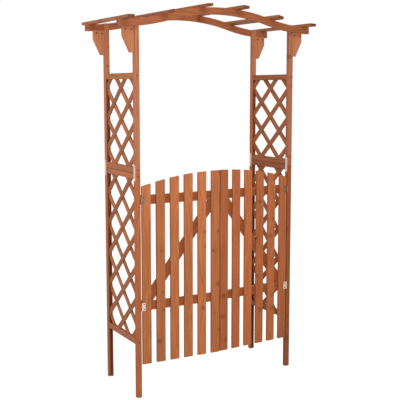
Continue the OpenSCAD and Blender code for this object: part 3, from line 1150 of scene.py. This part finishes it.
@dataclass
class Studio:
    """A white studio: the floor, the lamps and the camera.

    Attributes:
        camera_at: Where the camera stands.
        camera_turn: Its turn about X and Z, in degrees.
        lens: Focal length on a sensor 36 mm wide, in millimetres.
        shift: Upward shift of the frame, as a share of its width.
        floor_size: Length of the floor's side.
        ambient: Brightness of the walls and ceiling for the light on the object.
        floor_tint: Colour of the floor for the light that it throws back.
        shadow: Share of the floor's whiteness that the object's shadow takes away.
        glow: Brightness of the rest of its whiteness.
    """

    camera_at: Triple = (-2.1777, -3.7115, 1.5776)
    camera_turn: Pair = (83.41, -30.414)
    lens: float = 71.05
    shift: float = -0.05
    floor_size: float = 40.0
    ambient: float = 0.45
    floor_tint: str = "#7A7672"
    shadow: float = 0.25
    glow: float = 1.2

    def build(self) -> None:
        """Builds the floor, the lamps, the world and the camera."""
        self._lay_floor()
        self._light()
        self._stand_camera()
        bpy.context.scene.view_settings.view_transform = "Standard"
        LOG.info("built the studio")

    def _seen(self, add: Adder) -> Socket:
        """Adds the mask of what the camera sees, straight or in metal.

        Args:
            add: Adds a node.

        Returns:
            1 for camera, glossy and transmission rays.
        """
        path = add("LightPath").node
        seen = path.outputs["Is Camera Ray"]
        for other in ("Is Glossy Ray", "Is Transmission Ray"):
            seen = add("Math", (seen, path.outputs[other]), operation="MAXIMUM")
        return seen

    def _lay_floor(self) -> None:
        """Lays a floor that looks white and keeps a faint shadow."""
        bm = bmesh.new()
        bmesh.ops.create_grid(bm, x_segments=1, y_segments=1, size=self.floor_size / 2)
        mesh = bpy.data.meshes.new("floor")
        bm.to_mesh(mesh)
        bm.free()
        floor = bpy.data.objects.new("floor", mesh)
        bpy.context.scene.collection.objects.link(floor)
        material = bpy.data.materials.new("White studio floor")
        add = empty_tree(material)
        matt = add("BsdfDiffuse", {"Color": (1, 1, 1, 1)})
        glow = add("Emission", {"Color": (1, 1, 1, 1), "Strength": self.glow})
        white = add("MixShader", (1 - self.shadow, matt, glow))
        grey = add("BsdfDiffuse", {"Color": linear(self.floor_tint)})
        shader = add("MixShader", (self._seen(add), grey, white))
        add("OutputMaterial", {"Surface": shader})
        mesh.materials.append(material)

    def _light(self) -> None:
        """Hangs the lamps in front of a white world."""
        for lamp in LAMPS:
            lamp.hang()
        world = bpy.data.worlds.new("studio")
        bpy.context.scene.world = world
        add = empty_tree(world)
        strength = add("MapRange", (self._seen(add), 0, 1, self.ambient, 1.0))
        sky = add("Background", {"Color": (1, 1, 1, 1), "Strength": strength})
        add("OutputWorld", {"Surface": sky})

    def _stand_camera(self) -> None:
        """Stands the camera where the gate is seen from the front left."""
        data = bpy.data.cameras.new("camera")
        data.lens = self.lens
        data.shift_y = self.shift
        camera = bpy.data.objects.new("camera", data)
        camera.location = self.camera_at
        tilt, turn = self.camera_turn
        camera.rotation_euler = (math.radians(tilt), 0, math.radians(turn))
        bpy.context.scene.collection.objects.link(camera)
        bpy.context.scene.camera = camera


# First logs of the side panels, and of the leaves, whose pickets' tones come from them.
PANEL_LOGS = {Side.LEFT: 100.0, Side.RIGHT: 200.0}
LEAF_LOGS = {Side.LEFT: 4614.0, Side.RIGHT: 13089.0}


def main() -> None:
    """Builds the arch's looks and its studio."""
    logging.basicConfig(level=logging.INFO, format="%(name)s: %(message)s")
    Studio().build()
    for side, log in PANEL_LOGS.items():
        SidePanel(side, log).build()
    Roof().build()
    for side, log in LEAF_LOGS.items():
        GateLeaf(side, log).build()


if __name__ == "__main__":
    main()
====
WHAT YOU WILL DO:
Reproduce the material precisely, including every line.

EXERCISE RESULT:
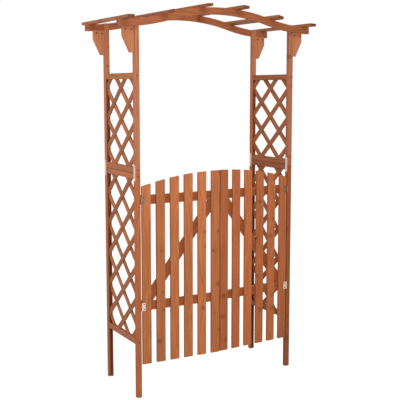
Continue the OpenSCAD and Blender code for this object: part 3, from line 1150 of scene.py. This part finishes it.
@dataclass
class Studio:
    """A white studio: the floor, the lamps and the camera.

    Attributes:
        camera_at: Where the camera stands.
        camera_turn: Its turn about X and Z, in degrees.
        lens: Focal length on a sensor 36 mm wide, in millimetres.
        shift: Upward shift of the frame, as a share of its width.
        floor_size: Length of the floor's side.
        ambient: Brightness of the walls and ceiling for the light on the object.
        floor_tint: Colour of the floor for the light that it throws back.
        shadow: Share of the floor's whiteness that the object's shadow takes away.
        glow: Brightness of the rest of its whiteness.
    """

    camera_at: Triple = (-2.1777, -3.7115, 1.5776)
    camera_turn: Pair = (83.41, -30.414)
    lens: float = 71.05
    shift: float = -0.05
    floor_size: float = 40.0
    ambient: float = 0.45
    floor_tint: str = "#7A7672"
    shadow: float = 0.25
    glow: float = 1.2

    def build(self) -> None:
        """Builds the floor, the lamps, the world and the camera."""
        self._lay_floor()
        self._light()
        self._stand_camera()
        bpy.context.scene.view_settings.view_transform = "Standard"
        LOG.info("built the studio")

    def _seen(self, add: Adder) -> Socket:
        """Adds the mask of what the camera sees, straight or in metal.

        Args:
            add: Adds a node.

        Returns:
            1 for camera, glossy and transmission rays.
        """
        path = add("LightPath").node
        seen = path.outputs["Is Camera Ray"]
        for other in ("Is Glossy Ray", "Is Transmission Ray"):
            seen = add("Math", (seen, path.outputs[other]), operation="MAXIMUM")
        return seen

    def _lay_floor(self) -> None:
        """Lays a floor that looks white and keeps a faint shadow."""
        bm = bmesh.new()
        bmesh.ops.create_grid(bm, x_segments=1, y_segments=1, size=self.floor_size / 2)
        mesh = bpy.data.meshes.new("floor")
        bm.to_mesh(mesh)
        bm.free()
        floor = bpy.data.objects.new("floor", mesh)
        bpy.context.scene.collection.objects.link(floor)
        material = bpy.data.materials.new("White studio floor")
        add = empty_tree(material)
        matt = add("BsdfDiffuse", {"Color": (1, 1, 1, 1)})
        glow = add("Emission", {"Color": (1, 1, 1, 1), "Strength": self.glow})
        white = add("MixShader", (1 - self.shadow, matt, glow))
        grey = add("BsdfDiffuse", {"Color": linear(self.floor_tint)})
        shader = add("MixShader", (self._seen(add), grey, white))
        add("OutputMaterial", {"Surface": shader})
        mesh.materials.append(material)

    def _light(self) -> None:
        """Hangs the lamps in front of a white world."""
        for lamp in LAMPS:
            lamp.hang()
        world = bpy.data.worlds.new("studio")
        bpy.context.scene.world = world
        add = empty_tree(world)
        strength = add("MapRange", (self._seen(add), 0, 1, self.ambient, 1.0))
        sky = add("Background", {"Color": (1, 1, 1, 1), "Strength": strength})
        add("OutputWorld", {"Surface": sky})

    def _stand_camera(self) -> None:
        """Stands the camera where the gate is seen from the front left."""
        data = bpy.data.cameras.new("camera")
        data.lens = self.lens
        data.shift_y = self.shift
        camera = bpy.data.objects.new("camera", data)
        camera.location = self.camera_at
        tilt, turn = self.camera_turn
        camera.rotation_euler = (math.radians(tilt), 0, math.radians(turn))
        bpy.context.scene.collection.objects.link(camera)
        bpy.context.scene.camera = camera


# First logs of the side panels, and of the leaves, whose pickets' tones come from them.
PANEL_LOGS = {Side.LEFT: 100.0, Side.RIGHT: 200.0}
LEAF_LOGS = {Side.LEFT: 4614.0, Side.RIGHT: 13089.0}


def main() -> None:
    """Builds the arch's looks and its studio."""
    logging.basicConfig(level=logging.INFO, format="%(name)s: %(message)s")
    Studio().build()
    for side, log in PANEL_LOGS.items():
        SidePanel(side, log).build()
    Roof().build()
    for side, log in LEAF_LOGS.items():
        GateLeaf(side, log).build()


if __name__ == "__main__":
    main()